Perhaps Rep. Akin and his audience have forgotten what happened in July 1917 in their county’s main city, which had significant national reverberations.* On 1 July 1917, in the midst of labor strife that had exacerbated racial tensions, a crowd of angry whites drove through East St. Louis, a largely black community, shooting guns to express their anger after it was alleged that black workers had broken a strike.
When two policemen were shot in the midst of these incidents and the black community was blamed, the white mob lynched and murdered thirty-five black citizens, mutilating many of them and throwing their bodies into the Mississippi River. At this point, the revulsion of one of Missouri’s then Congressional representatives, Leonidas C. Dyer, was so great that he introduced the Dyer Anti-Lynching bill to outlaw mob violence and lynchings.
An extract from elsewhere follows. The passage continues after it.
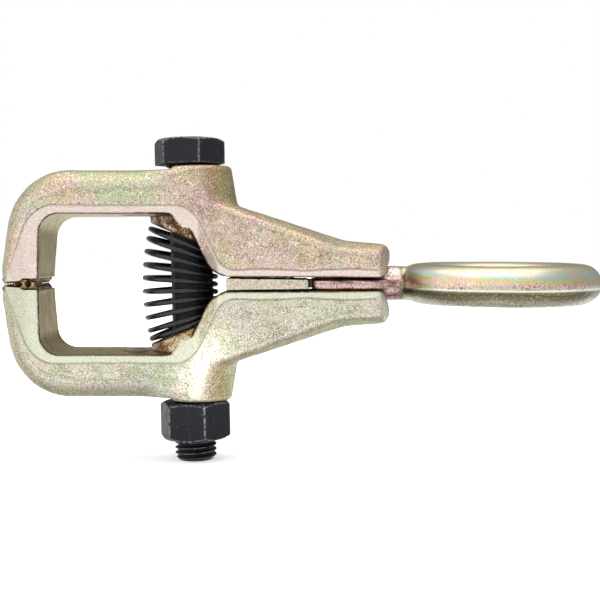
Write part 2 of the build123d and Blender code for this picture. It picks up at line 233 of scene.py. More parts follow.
class Shader:
    """A material's node tree, with short calls for what the finishes below are made of."""

    def __init__(self, name):
        self.material = bpy.data.materials.new(name)
        self.material.use_nodes = True
        self.tree = self.material.node_tree
        self.bsdf = self.tree.nodes["Principled BSDF"]
        self.place = self.node("ShaderNodeTexCoord").outputs["Object"]

    def node(self, kind, **settings):
        made = self.tree.nodes.new(kind)
        for key, value in settings.items():
            setattr(made, key, value)
        return made

    def link(self, source, target):
        self.tree.links.new(source, target)

    def fill(self, socket, value):
        if isinstance(value, bpy.types.NodeSocket):
            self.link(value, socket)
        else:
            socket.default_value = value

    def noise(self, size, detail=3.0, roughness=0.55, distortion=0.0, offset=(0.0, 0.0, 0.0),
              stretch=(1.0, 1.0, 1.0)):
        shift = self.node("ShaderNodeVectorMath", operation="MULTIPLY_ADD")
        self.link(self.place, shift.inputs[0])
        shift.inputs[1].default_value = stretch
        shift.inputs[2].default_value = offset
        made = self.node("ShaderNodeTexNoise")
        self.link(shift.outputs[0], made.inputs["Vector"])
        made.inputs["Scale"].default_value = 1.0 / size
        made.inputs["Detail"].default_value = detail
        made.inputs["Roughness"].default_value = roughness
        made.inputs["Distortion"].default_value = distortion
        return made.outputs["Fac"]

    def cells(self, size):
        made = self.node("ShaderNodeTexVoronoi")
        self.link(self.place, made.inputs["Vector"])
        made.inputs["Scale"].default_value = 1.0 / size
        made.inputs["Randomness"].default_value = 1.0
        return made.outputs

    def span(self, value, low, high, to_low=0.0, to_high=1.0):
        made = self.node("ShaderNodeMapRange", interpolation_type="SMOOTHSTEP")
        self.link(value, made.inputs["Value"])
        made.inputs["From Min"].default_value = low
        made.inputs["From Max"].default_value = high
        made.inputs["To Min"].default_value = to_low
        made.inputs["To Max"].default_value = to_high
        return made.outputs["Result"]

    def math(self, operation, one, two):
        made = self.node("ShaderNodeMath", operation=operation)
        self.fill(made.inputs[0], one)
        self.fill(made.inputs[1], two)
        return made.outputs[0]

    def times(self, one, two):
        return self.math("MULTIPLY", one, two)

    def plus(self, one, two):
        return self.math("ADD", one, two)

    def share_left(self, value):
        """What is left of 1 when a share is taken away."""
        return self.math("SUBTRACT", 1.0, value)

    def along(self, axis, vector=None):
        """One axis of a vector, or of the place on the object."""
        split = self.node("ShaderNodeSeparateXYZ")
        self.link(self.place if vector is None else vector, split.inputs[0])
        return split.outputs[axis]

    def ramp(self, value, stops):
        made = self.node("ShaderNodeValToRGB")
        self.link(value, made.inputs["Fac"])
        ramp = made.color_ramp
        ramp.interpolation = "EASE"
        while len(ramp.elements) < len(stops):
            ramp.elements.new(0.5)
        for element, (position, colour) in zip(ramp.elements, stops):
            element.position = position
            element.color = (*colour, 1.0)
        return made.outputs["Color"]

    def mix(self, amount, one, two, blend="MIX"):
        made = self.node("ShaderNodeMix", data_type="RGBA", blend_type=blend)
        self.fill(made.inputs[0], amount)
        for socket, value in ((made.inputs[6], one), (made.inputs[7], two)):
            self.fill(socket, value if isinstance(value, bpy.types.NodeSocket) else (*value, 1.0))
        return made.outputs[2]

    def attribute(self, name):
        return self.node("ShaderNodeAttribute", attribute_name=name).outputs["Fac"]

    def facing(self, axis):
        """How far the surface's own normal points along an axis of the row."""
        return self.along(axis, self.node("ShaderNodeTexCoord").outputs["Normal"])

    def bump(self, height, strength, distance, under=None):
        made = self.node("ShaderNodeBump")
        made.inputs["Strength"].default_value = strength
        made.inputs["Distance"].default_value = distance
        self.link(height, made.inputs["Height"])
        if under is not None:
            self.link(under, made.inputs["Normal"])
        return made.outputs["Normal"]

    def finish(self, colour, roughness, metallic, normal=None):
        self.fill(self.bsdf.inputs["Base Color"], colour)
        self.fill(self.bsdf.inputs["Roughness"], roughness)
        self.fill(self.bsdf.inputs["Metallic"], metallic)
        if normal is not None:
            self.link(normal, self.bsdf.inputs["Normal"])
        return self.material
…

Poor Leonidas Dyer. How badly his memory is now being served by the people of a district he served with such distinction. And how short the memory of those folks seems to be regarding what lynchings were really all about—something sane folks surely do not want to return to, that ugly period of racially-fueled mob violence in our society.
Olbermann’s segment then shifted to footage from the town-hall meeting held earlier this week at Children’s Hospital in Little Rock. Arkansas representatives Vic Snyder and Mike Ross hosted this event. The clip features a woman standing up to tell the audience that her America has been taken away. As she shakes and tears up, she shouts that she’s afraid!
At this point, Keith Olbermann asks Jonathan Alter of Newsweek, who joined him on the show, what he thinks about this clip. Olbermann asks if the fear and anger about health care reform exhibited by people like this Arkansas lady is really about who won the election and not about health care at all. As he notes, there’s an odd sense in such clips that we could be looking at what happened at the McCain-Palin rallies.
Alter agrees that the town-hall protests are reminiscent of the McCain-Palin rallies. He notes that these town-hall protests appear “right on the edge . . . of advocating violence.” In these protests, we’re watching a “crack [occur] in the commonsense of America.”
Olbermann confirms Alter’s analysis, noting that we seem to have come full circle, with these organized mob protests that are purportedly about health care reform but not about that at all. As he notes, “Paranoia and anger and my America: what happened to the debate about health care . . .?”
Alter concludes that social change creates anxiety. If people would only pay close attention to what’s being proposed in reform health care, they would recognize that the proposed reforms are “along the median strip of American politics.” They will not make a huge difference in most people’s lives. They will give people more choices, and, it’s hoped, lower health care costs over time.
In Alter’s view, if fear is apropos here, the fear on which we ought to be focused is the fear all of us should have about what will happen to us if we lose our jobs, and with them, health care coverage, and then get sick. As he maintains, the real outrage occupying us ought to be our failure as a society to address that issue. By not doing so, we discriminate against people who get sick.
This is a civil rights issue, Alter thinks. People facing serious illness ought not to have to worry as well about being unable to pay for medical care and/or losing everything they own to obtain decent health care. Addressing this issue is a way of completing the unfinished business of FDR’s program to assure all citizens a fundamental security of life, in which the basic human rights of all are addressed.
See Marilyn K. Howard, “Leonidas C. Dyer, 1871-1952,” in Encyclopedia of American Race Riots, ed. Walter C. Rucker and James N. Upton (Westport, CT: Greenwood, 2007), pp. 182-3.